The Groyper Army, which uses a similar cartoon frog as its symbol, is fighting a “war” with mainstream conservatives to move them further to the right.

“They advocate for white America,” said McElroy, the civil rights attorney. “They advocate for the end of all immigration whatsoever. They say, `we’re losing our cultural identity and heritage,’ which for some reason, they don’t believe includes people of color but only white, Aryan, Europe-based people.”

The release of the Nazi-themed video came shortly after the elder Krvaric announced he would retire from the party chairman position. Since then, local Democrats gained an 8-1 majority on the city council in the November 2020 elections, as well as a projected majority on the county board of supervisors. Additionally, the mayoral election was contested between two Democratic candidates, Barbara Bry and Todd Gloria after both qualified for a runoff, which no Republican candidate managed to do.

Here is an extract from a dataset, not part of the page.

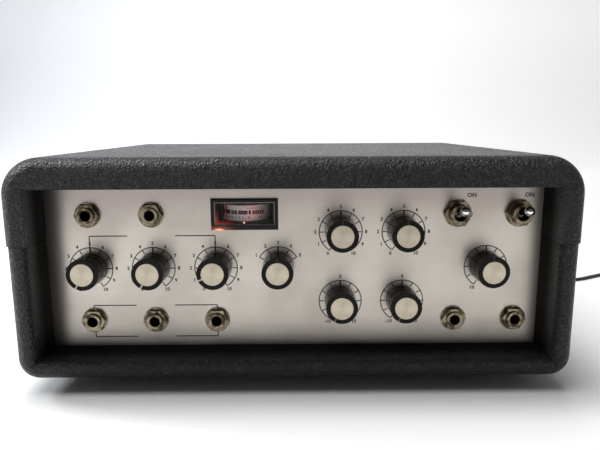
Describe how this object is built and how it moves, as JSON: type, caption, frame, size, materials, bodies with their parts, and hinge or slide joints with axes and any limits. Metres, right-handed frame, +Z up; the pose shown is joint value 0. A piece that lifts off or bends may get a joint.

However, the prospect of a right-wing coup attempt in Brazil became much more tangible in September 2021, as Bolsonaro was set to join a “protest” by his followers calling for the removal of that country’s Supreme Court.

The connection between Bolsonaro and the right-wing operatives that enabled a similar attack in the U.S. was compounded by the Brazilian president’s son, Eduardo Bolsonaro, being endorsed by white nationalist Steve Bannon:

Another Trump operative, Jason Miller, was detained by Brazilian authorities amid the September 7, 2021 gathering.

“We were not accused of any wrongdoing, and told only that they ‘wanted to talk,'” Miller claimed in a statement. “We informed them that we had nothing to say and were eventually released to fly back to the United States.”

Update 10:17 a.m. PST September 7, 2021: Updated with notes on a purported right-wing coup attempt in Brazil.